Check that they can provide warranty insurance, too. You may even consider engaging an architect who can help save you money with their clear understanding of price points. “You don’t want to over-capitalise on your fixtures and then not be able to afford complimentary joinery,” says architect Chloe Naughton.

Communicate clearly

The key to not over-capitalising is clear communication every step of the way – especially before any construction begins. As de Silva says, “Decide on what you want to achieve from the start and ensure everything is in place to prevent unforeseen, costly amendments and confusion later on.”

This stands for architects, too. As Naughton says, discuss your goals and your architect will help you create the perfect “kitchen flow”.

Appeal to the majority

“When renovating for resale, you have to consider a wider target demographic,” says Naughton. “This might mean that the kitchen layout caters for a variety of users rather than a very specific type of cooking style.”
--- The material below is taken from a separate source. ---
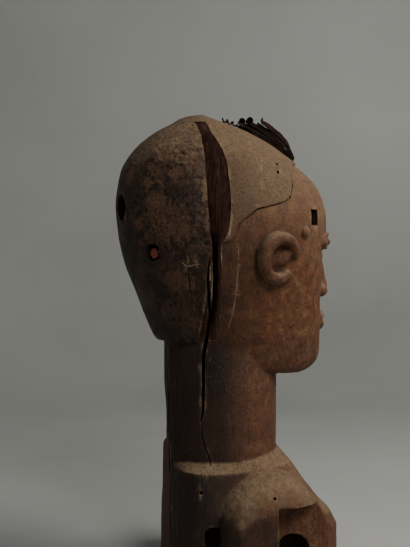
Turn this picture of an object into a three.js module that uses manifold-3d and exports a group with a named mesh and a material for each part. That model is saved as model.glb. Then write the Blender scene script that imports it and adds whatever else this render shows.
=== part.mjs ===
// A carved wooden ancestor figure, kept as a bust: head, thick neck and shoulders are one log, with a
// long drying split down the right side and the bed of a lost splinter beside it, a crest of thin
// hide strips over the brow, a broken peg in the back of the hair and small dark studs for pupils.
// Millimetres, +Z up. The figure faces -Y, its right side is -X, and the origin is on the flat
// underside, on the axis of the neck.
import * as THREE from 'three';
import { LoftGeometry } from 'three/addons/geometries/LoftGeometry.js';
import { mergeVertices } from 'three/addons/utils/BufferGeometryUtils.js';
import Module from 'manifold-3d';

const wasm = await Module();
wasm.setup();

// Neck and torso
const NECK_RADIUS = 43.2;
const NECK_BACK_AT_HAIR = 47; // the nape thickens upwards
const LEDGE_Z = 97.3; // foot of the neck, at the back and the sides
const LEDGE_RISE = 6; // the foot of the neck climbs this much to the front
const TORSO_FLANK = 58; // half width of the torso at its cut foot
const BACK_Y = 43.6; // the flat back
const SPINE_X = -3; // the crack down it
const SHOULDER = {
  back: 21.5, front: -68, top: 92, arch: 42, inside: 20, outside: 79, round: 33,
  slope: 1.8, // how much straighter than a round arch the top falls to the front
};
const ARM_FRONT = -19; // the front of the arm, where the shoulder in front of it is cut back
const OVERHANG_Z = 69; // underside of the shoulder in front of the arm
const HOLLOW = { back: 29.5, top: 53.5, corner: 6, inside: 34 }; // beside and behind the arm
const ARCH = { back: -22, front: -51, top: 45 }; // the round front end of that opening

// Head
const HAIR_EDGE_Z = 187.5; // underside of the hair at the nape
const EYE_Z = 265;
const EYE_X = 29;
const BROW_Z = 275;
const NOSE_BASE_Z = 221;
const MOUTH_Z = 203;
const EAR = { y: -24, z: 251, ring: 15, rim: 5.2, proud: 3 };
const PEG = { place: [-38.9, 65.3, 255], radius: 4, length: 18.7 };
const CLEARANCE = 0.3;

// The hair, from the nape to the crown: how far it reaches back, forward and sideways of the axis
// of the neck, and how far back it is widest.
const HAIR_STATIONS = [
  { z: 187.5, back: 49, front: 60, side: 43, widest: 2 },
  { z: 192, back: 55.2, front: 62, side: 46.6, widest: 3 },
  { z: 225, back: 69, front: 76, side: 61, widest: 6 },
  { z: 256, back: 80, front: 81, side: 68.6, widest: 9 },
  { z: 290, back: 84.9, front: 83.5, side: 70.6, widest: 11 },
  { z: 314, back: 82.4, front: 71.5, side: 66.5, widest: 12 },
  { z: 328, back: 77, front: 54.5, side: 60.5, widest: 13 },
  { z: 340.5, back: 67, front: 36.5, side: 49.5, widest: 14 },
  { z: 350, back: 55, front: 20, side: 37, widest: 15 },
  { z: 357.5, back: 42, front: -1, side: 25.5, widest: 16 },
  { z: 362.5, back: 33, front: -14.5, side: 13.5, widest: 17 },
  { z: 365.6, back: 20.5, front: -17, side: 2.5, widest: 18 },
];

// The bare head in the same terms, from the underside of the jaw to inside the hair. Its lower
// rings tilt, so that the jaw reaches lower at the chin than at the nape.
const FACE_STATIONS = [
  { z: 168, back: 40, front: 44.5, side: 39, widest: 0, tilt: 0.17 },
  { z: 171, back: 40, front: 62, side: 40, widest: 0, tilt: 0.17 },
  { z: 177, back: 41, front: 73.5, side: 41.5, widest: 0, tilt: 0.17 },
  { z: 186, back: 43, front: 79.5, side: 44, widest: 0, tilt: 0.16 },
  { z: 204, back: 50, front: 80, side: 51, widest: 1, tilt: 0.13 },
  { z: 228, back: 64, front: 79.5, side: 59.5, widest: 5, tilt: 0.08 },
  { z: 252, back: 76, front: 80.5, side: 66.2, widest: 8, tilt: 0.03 },
  { z: 275, back: 81.5, front: 83, side: 69.4, widest: 10, tilt: 0 },
  { z: 292, back: 83, front: 81.5, side: 69.3, widest: 11, tilt: 0 },
  { z: 308, back: 81, front: 74.5, side: 66.4, widest: 12, tilt: 0 },
  { z: 320, back: 77.5, front: 62, side: 61, widest: 12, tilt: 0 },
  { z: 330, back: 72, front: 48, side: 55.5, widest: 13, tilt: 0 },
  { z: 343, back: 60, front: 29, side: 43, widest: 14, tilt: 0 },
  { z: 354, back: 36, front: 3, side: 18, widest: 16, tilt: 0 },
];

// The lower rim of the hair seen from the side, as [y, z]: over the brow, down to the ear, back
// over the ear and down behind it to the nape.
const HAIRLINE = [
  [-100, 327], [-61, 327], [-44, 324], [-38, 315.5], [-35.5, 307], [-33.5, 297.5], [-26, 292.7],
  [-16, 290], [0, 283], [11, 275], [15, 264], [29, 261], [30, 180], [110, 180], [110, 380],
  [-100, 380],
];

// The torso from its cut foot to the foot of the neck.
const TORSO_STATIONS = [
  { z: 0, back: BACK_Y, front: 88, side: TORSO_FLANK },
  { z: 43, back: BACK_Y, front: 88, side: TORSO_FLANK },
  { z: 54, back: BACK_Y, front: 82, side: 57 },
  { z: 63, back: BACK_Y, front: 72, side: 55.5 },
  { z: 76, back: BACK_Y, front: 60.5, side: 53 },
  { z: 91, back: BACK_Y, front: 48.4, side: 50 },
  { z: LEDGE_Z, back: 41.6, front: 43.8, side: 43.6 },
];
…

Naughton recommends sticking to the tried-and-tested work triangle layout, not deviating from the standard bench height of 900mm and minimising the space between benches in a gallery-style kitchen as to maintain “flow”.

As for decorating, opt for a modern style and choose features that won’t date quickly.

Choose functional elements first

“Everyone works differently in their kitchen so start by thinking about appliances and storage needs,” says Comerford. “If you are stuck on ideas, head out to kitchen showrooms to gain a really good idea on what is possible, then decide if it will work for you.”

This is the best place to discuss ideas with an expert, too. A good kitchen renovation makes it appear larger and of more substantial quality, so do things that will increase the bulk and scale of the space.

Though it’s easy to get carried away with the bells and whistles, remember why you’re renovating in the first place and keep the focus on your return on investment.

As Comerford says, “It’s hard to over-capitalise on a ‘forever home’. But if it’s for investment purposes – whether a rental property or a quick flip to sell – keep emotion out of it and a very close eye on the budget.”